= Mariana Verkerk =

Dutch-American model

Mariana Verkerk is a Dutch–American model, runway coach, television personality, businesswoman and commercial producer. She has walked the runway for various designers, such as Michael Kors, Nicole Miller and Thierry Mugler. Since 2005, Verkerk has served as a judge and runway coach on the TV shows Scandinavia's Next Top Model, Norway's Next Top Model (cycle 7), Benelux' Next Top Model, and Holland's Next Top Model.

== Early life and discovery ==
Mariana Verkerk was born in 1960 and raised in Schiedam, a city outside of Rotterdam, The Netherlands. She started working for an American shipping company at the age of 16. Verkerk started modeling at age 21 after being convinced to go to New York City by a fashion journalist.

As soon as she arrived in New York City, she met with numerous agencies. All of them rejected her, claiming that she was too old – she was 21 at the time. Verkerk returned to the Netherlands, and then traveled back to New York a few months later. Her career took off after a young fashion designer asked her to walk the runway for him.

== Career ==

=== Modeling ===

After signing with Elite Model Management, Verkerk worked with supermodels such as Naomi Campbell, Kate Moss, and Tyra Banks.

As a model, Verkerk travelled all over the world to walk fashion shows for Michael Kors, Nicole Miller, Thierry Mugler, Carolina Herrera, Bill Blass, Victoria's Secret, Bogner, Maidenform, Escada, Gloria Vanderbilt, Paloma Picasso, Halston, Zang Toi, Akris, and Anne Cole.

Verkerk has appeared on the cover and inside pages of Elle, Vogue, Harper's Bazaar, Paper, and Forbes.

=== Coaching ===

In 1983, Elite Model Management started Elite Model Look, an annual event to discover new female fashion models. In 1990, Verkerk was asked to prepare the new fashion talents for the runway.

Verkerk became a runway coach for Model Search America (now Mogull Talent), which at the time was one of the largest scouting companies in the US. During the course of ten years, she attended conventions and gave motivational speeches across the country.

=== Television ===

In 2005, Verkerk became the Posing Coach and a jury member for Scandinavia's Next Top Model, and later for Norway's Next Top Model, Benelux Next Top Model, and Holland's Next Top Model. During that time, she also appeared in other Dutch programs such as Atlas and Jouw vrouw/Mijn vrouw VIPS.

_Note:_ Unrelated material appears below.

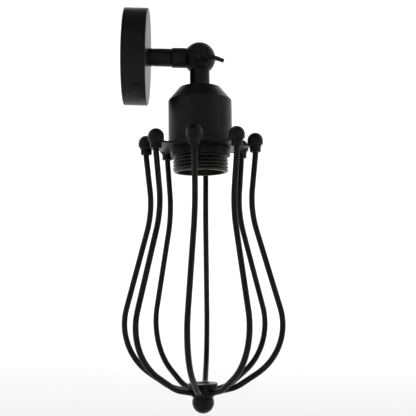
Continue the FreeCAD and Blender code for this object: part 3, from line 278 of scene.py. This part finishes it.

=== Expeditie Robinson a.k.a. Dutch Survivor ===
Verkerk joined the show for the 20th anniversary, which took place in the Philippines in 2019. In 2022, Verkerk competed in the All-Star edition of Expeditie Robinson which aired in the spring of 2022. Verkerk was a semi-finalist in both seasons.

== The Model Convention ==
After Verkerk's role as a judge and coach in Holland's Next Top Model, she became known as "Queen of the Catwalk" in the Netherlands and received hundreds of messages a day from boys and girls who wanted to become a model. This led to the founding of the Model Convention. The convention takes place annually at the Huishoudbeurs in Amsterdam and convenes agencies such as Women, Wilhelmina, Ford Models USA, Donna Models Tokyo, Storm London, to scout undiscovered aspiring models.

== Producing ==

Since 2009, Verkerk produces and choreographs fashion shows all over the world. Her contributions across the globe include China Fashion Week, New York Fashion Week, Los Angeles Fashion Week and Amsterdam Fashion Week. Verkerk has also produced commercials for brands like McDonald's, FBTO, Rabobank, and Marie Stella Maris. Furthermore, Verkerk was responsible for the U.S. production of American singer-songwriter Matt Simons' music video for the song "Catch & Release".